*Instructions to follow*
Output the material beneath exactly, leaving nothing out.
══════════════════════════════
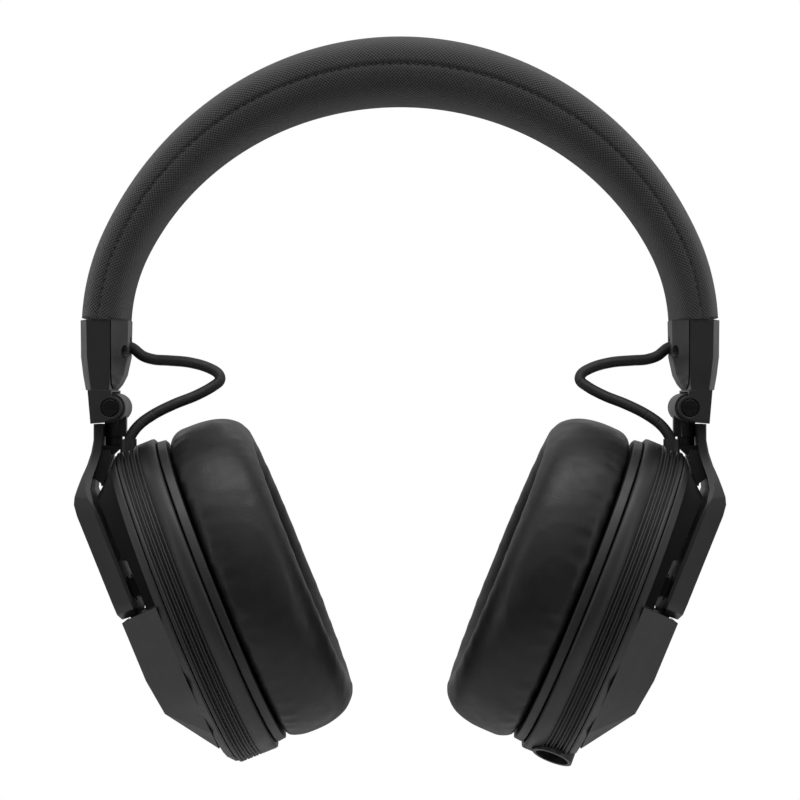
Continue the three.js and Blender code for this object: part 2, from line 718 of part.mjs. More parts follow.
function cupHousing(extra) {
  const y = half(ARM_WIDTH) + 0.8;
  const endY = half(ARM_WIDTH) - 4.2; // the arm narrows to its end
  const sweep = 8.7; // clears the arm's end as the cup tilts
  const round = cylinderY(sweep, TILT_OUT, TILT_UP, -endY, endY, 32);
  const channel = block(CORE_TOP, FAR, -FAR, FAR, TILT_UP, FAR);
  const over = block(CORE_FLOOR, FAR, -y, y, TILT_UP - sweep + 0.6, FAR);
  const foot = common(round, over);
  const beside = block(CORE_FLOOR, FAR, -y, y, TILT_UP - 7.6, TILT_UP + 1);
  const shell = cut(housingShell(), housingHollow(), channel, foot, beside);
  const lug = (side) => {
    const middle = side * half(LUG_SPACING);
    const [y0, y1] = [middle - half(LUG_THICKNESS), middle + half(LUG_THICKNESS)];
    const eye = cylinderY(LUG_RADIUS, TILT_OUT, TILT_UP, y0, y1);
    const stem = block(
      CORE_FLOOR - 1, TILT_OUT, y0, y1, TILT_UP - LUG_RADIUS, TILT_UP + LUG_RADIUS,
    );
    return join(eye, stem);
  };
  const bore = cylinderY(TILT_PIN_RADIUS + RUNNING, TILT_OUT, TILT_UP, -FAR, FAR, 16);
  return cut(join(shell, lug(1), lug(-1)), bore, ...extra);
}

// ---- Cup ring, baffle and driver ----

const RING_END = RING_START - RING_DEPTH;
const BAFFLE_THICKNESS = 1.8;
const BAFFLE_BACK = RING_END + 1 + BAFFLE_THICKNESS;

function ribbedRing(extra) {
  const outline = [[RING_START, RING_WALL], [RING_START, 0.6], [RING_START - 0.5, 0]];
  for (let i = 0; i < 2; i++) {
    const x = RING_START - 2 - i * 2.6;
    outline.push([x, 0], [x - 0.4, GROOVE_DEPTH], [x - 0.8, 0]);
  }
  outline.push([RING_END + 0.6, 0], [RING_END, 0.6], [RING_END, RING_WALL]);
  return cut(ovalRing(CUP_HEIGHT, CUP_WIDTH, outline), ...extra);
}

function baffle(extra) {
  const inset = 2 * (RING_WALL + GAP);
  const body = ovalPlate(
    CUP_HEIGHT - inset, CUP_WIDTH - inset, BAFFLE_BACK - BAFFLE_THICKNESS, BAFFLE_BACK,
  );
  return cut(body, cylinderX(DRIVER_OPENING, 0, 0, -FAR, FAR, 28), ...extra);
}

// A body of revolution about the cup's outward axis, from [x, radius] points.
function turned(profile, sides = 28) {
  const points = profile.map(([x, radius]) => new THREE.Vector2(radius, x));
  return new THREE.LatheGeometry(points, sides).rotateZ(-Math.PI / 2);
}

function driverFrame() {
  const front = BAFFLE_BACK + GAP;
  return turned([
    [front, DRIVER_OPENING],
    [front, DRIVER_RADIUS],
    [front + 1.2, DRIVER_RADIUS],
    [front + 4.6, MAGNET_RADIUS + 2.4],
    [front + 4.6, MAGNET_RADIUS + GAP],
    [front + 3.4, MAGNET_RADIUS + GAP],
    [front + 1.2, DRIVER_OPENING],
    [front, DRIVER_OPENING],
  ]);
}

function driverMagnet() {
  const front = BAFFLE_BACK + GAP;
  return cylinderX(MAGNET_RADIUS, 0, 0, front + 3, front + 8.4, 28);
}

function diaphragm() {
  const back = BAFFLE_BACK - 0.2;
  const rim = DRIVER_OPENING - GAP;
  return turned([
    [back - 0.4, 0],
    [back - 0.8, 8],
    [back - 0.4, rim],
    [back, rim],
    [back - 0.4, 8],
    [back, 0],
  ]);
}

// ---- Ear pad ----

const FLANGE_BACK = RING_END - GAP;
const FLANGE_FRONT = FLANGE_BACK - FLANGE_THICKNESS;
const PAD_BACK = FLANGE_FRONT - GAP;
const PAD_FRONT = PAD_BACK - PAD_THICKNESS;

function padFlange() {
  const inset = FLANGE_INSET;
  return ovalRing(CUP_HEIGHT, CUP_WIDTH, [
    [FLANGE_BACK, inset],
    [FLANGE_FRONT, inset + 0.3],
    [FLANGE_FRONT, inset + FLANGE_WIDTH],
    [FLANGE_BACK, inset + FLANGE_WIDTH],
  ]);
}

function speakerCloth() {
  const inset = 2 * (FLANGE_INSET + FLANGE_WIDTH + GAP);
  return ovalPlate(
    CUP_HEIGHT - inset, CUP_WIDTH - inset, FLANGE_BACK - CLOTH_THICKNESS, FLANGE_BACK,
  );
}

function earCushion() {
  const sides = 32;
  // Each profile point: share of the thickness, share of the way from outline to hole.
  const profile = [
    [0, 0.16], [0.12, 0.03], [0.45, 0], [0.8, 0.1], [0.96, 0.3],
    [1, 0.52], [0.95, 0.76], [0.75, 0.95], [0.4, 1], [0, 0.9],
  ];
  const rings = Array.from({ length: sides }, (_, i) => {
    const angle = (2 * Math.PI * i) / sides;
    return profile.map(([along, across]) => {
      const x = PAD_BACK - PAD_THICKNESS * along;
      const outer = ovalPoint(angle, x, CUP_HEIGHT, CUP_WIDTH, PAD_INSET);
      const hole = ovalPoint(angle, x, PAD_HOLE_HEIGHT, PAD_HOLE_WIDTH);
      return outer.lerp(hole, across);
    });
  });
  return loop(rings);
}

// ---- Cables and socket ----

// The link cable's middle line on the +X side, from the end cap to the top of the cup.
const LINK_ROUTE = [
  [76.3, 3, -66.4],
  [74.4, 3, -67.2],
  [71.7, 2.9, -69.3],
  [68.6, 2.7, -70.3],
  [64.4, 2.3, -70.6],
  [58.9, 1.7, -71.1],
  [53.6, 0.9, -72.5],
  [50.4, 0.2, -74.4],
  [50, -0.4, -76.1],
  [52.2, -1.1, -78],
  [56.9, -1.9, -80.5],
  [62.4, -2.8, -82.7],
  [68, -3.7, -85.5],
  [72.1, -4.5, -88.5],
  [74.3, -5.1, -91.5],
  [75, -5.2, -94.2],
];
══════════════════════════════
*The completed task*
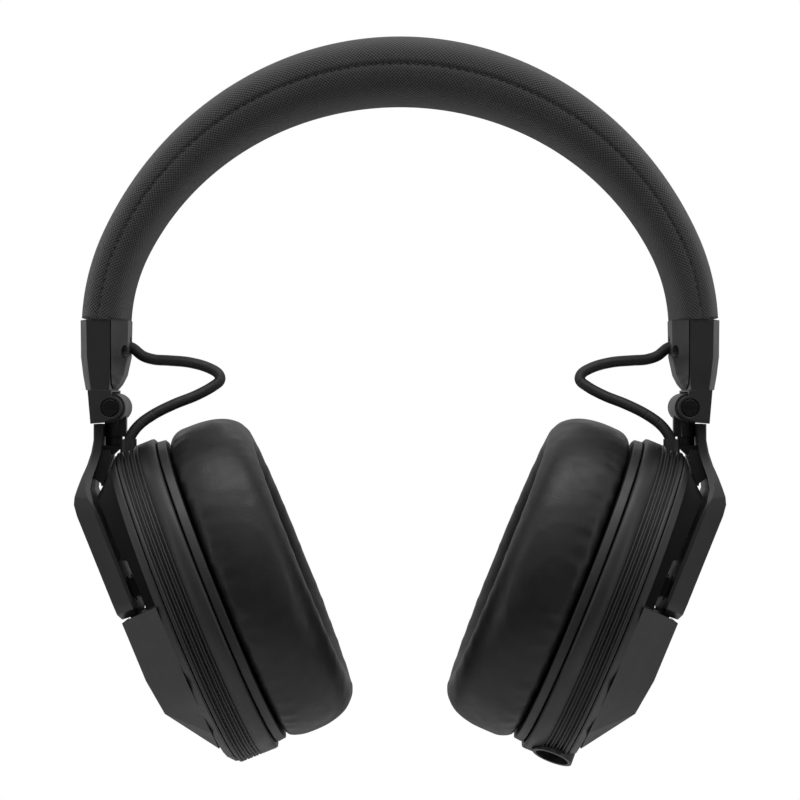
Continue the three.js and Blender code for this object: part 2, from line 718 of part.mjs. More parts follow.
function cupHousing(extra) {
  const y = half(ARM_WIDTH) + 0.8;
  const endY = half(ARM_WIDTH) - 4.2; // the arm narrows to its end
  const sweep = 8.7; // clears the arm's end as the cup tilts
  const round = cylinderY(sweep, TILT_OUT, TILT_UP, -endY, endY, 32);
  const channel = block(CORE_TOP, FAR, -FAR, FAR, TILT_UP, FAR);
  const over = block(CORE_FLOOR, FAR, -y, y, TILT_UP - sweep + 0.6, FAR);
  const foot = common(round, over);
  const beside = block(CORE_FLOOR, FAR, -y, y, TILT_UP - 7.6, TILT_UP + 1);
  const shell = cut(housingShell(), housingHollow(), channel, foot, beside);
  const lug = (side) => {
    const middle = side * half(LUG_SPACING);
    const [y0, y1] = [middle - half(LUG_THICKNESS), middle + half(LUG_THICKNESS)];
    const eye = cylinderY(LUG_RADIUS, TILT_OUT, TILT_UP, y0, y1);
    const stem = block(
      CORE_FLOOR - 1, TILT_OUT, y0, y1, TILT_UP - LUG_RADIUS, TILT_UP + LUG_RADIUS,
    );
    return join(eye, stem);
  };
  const bore = cylinderY(TILT_PIN_RADIUS + RUNNING, TILT_OUT, TILT_UP, -FAR, FAR, 16);
  return cut(join(shell, lug(1), lug(-1)), bore, ...extra);
}

// ---- Cup ring, baffle and driver ----

const RING_END = RING_START - RING_DEPTH;
const BAFFLE_THICKNESS = 1.8;
const BAFFLE_BACK = RING_END + 1 + BAFFLE_THICKNESS;

function ribbedRing(extra) {
  const outline = [[RING_START, RING_WALL], [RING_START, 0.6], [RING_START - 0.5, 0]];
  for (let i = 0; i < 2; i++) {
    const x = RING_START - 2 - i * 2.6;
    outline.push([x, 0], [x - 0.4, GROOVE_DEPTH], [x - 0.8, 0]);
  }
  outline.push([RING_END + 0.6, 0], [RING_END, 0.6], [RING_END, RING_WALL]);
  return cut(ovalRing(CUP_HEIGHT, CUP_WIDTH, outline), ...extra);
}

function baffle(extra) {
  const inset = 2 * (RING_WALL + GAP);
  const body = ovalPlate(
    CUP_HEIGHT - inset, CUP_WIDTH - inset, BAFFLE_BACK - BAFFLE_THICKNESS, BAFFLE_BACK,
  );
  return cut(body, cylinderX(DRIVER_OPENING, 0, 0, -FAR, FAR, 28), ...extra);
}

// A body of revolution about the cup's outward axis, from [x, radius] points.
function turned(profile, sides = 28) {
  const points = profile.map(([x, radius]) => new THREE.Vector2(radius, x));
  return new THREE.LatheGeometry(points, sides).rotateZ(-Math.PI / 2);
}

function driverFrame() {
  const front = BAFFLE_BACK + GAP;
  return turned([
    [front, DRIVER_OPENING],
    [front, DRIVER_RADIUS],
    [front + 1.2, DRIVER_RADIUS],
    [front + 4.6, MAGNET_RADIUS + 2.4],
    [front + 4.6, MAGNET_RADIUS + GAP],
    [front + 3.4, MAGNET_RADIUS + GAP],
    [front + 1.2, DRIVER_OPENING],
    [front, DRIVER_OPENING],
  ]);
}

function driverMagnet() {
  const front = BAFFLE_BACK + GAP;
  return cylinderX(MAGNET_RADIUS, 0, 0, front + 3, front + 8.4, 28);
}

function diaphragm() {
  const back = BAFFLE_BACK - 0.2;
  const rim = DRIVER_OPENING - GAP;
  return turned([
    [back - 0.4, 0],
    [back - 0.8, 8],
    [back - 0.4, rim],
    [back, rim],
    [back - 0.4, 8],
    [back, 0],
  ]);
}

// ---- Ear pad ----

const FLANGE_BACK = RING_END - GAP;
const FLANGE_FRONT = FLANGE_BACK - FLANGE_THICKNESS;
const PAD_BACK = FLANGE_FRONT - GAP;
const PAD_FRONT = PAD_BACK - PAD_THICKNESS;

function padFlange() {
  const inset = FLANGE_INSET;
  return ovalRing(CUP_HEIGHT, CUP_WIDTH, [
    [FLANGE_BACK, inset],
    [FLANGE_FRONT, inset + 0.3],
    [FLANGE_FRONT, inset + FLANGE_WIDTH],
    [FLANGE_BACK, inset + FLANGE_WIDTH],
  ]);
}

function speakerCloth() {
  const inset = 2 * (FLANGE_INSET + FLANGE_WIDTH + GAP);
  return ovalPlate(
    CUP_HEIGHT - inset, CUP_WIDTH - inset, FLANGE_BACK - CLOTH_THICKNESS, FLANGE_BACK,
  );
}

function earCushion() {
  const sides = 32;
  // Each profile point: share of the thickness, share of the way from outline to hole.
  const profile = [
    [0, 0.16], [0.12, 0.03], [0.45, 0], [0.8, 0.1], [0.96, 0.3],
    [1, 0.52], [0.95, 0.76], [0.75, 0.95], [0.4, 1], [0, 0.9],
  ];
  const rings = Array.from({ length: sides }, (_, i) => {
    const angle = (2 * Math.PI * i) / sides;
    return profile.map(([along, across]) => {
      const x = PAD_BACK - PAD_THICKNESS * along;
      const outer = ovalPoint(angle, x, CUP_HEIGHT, CUP_WIDTH, PAD_INSET);
      const hole = ovalPoint(angle, x, PAD_HOLE_HEIGHT, PAD_HOLE_WIDTH);
      return outer.lerp(hole, across);
    });
  });
  return loop(rings);
}

// ---- Cables and socket ----

// The link cable's middle line on the +X side, from the end cap to the top of the cup.
const LINK_ROUTE = [
  [76.3, 3, -66.4],
  [74.4, 3, -67.2],
  [71.7, 2.9, -69.3],
  [68.6, 2.7, -70.3],
  [64.4, 2.3, -70.6],
  [58.9, 1.7, -71.1],
  [53.6, 0.9, -72.5],
  [50.4, 0.2, -74.4],
  [50, -0.4, -76.1],
  [52.2, -1.1, -78],
  [56.9, -1.9, -80.5],
  [62.4, -2.8, -82.7],
  [68, -3.7, -85.5],
  [72.1, -4.5, -88.5],
  [74.3, -5.1, -91.5],
  [75, -5.2, -94.2],
];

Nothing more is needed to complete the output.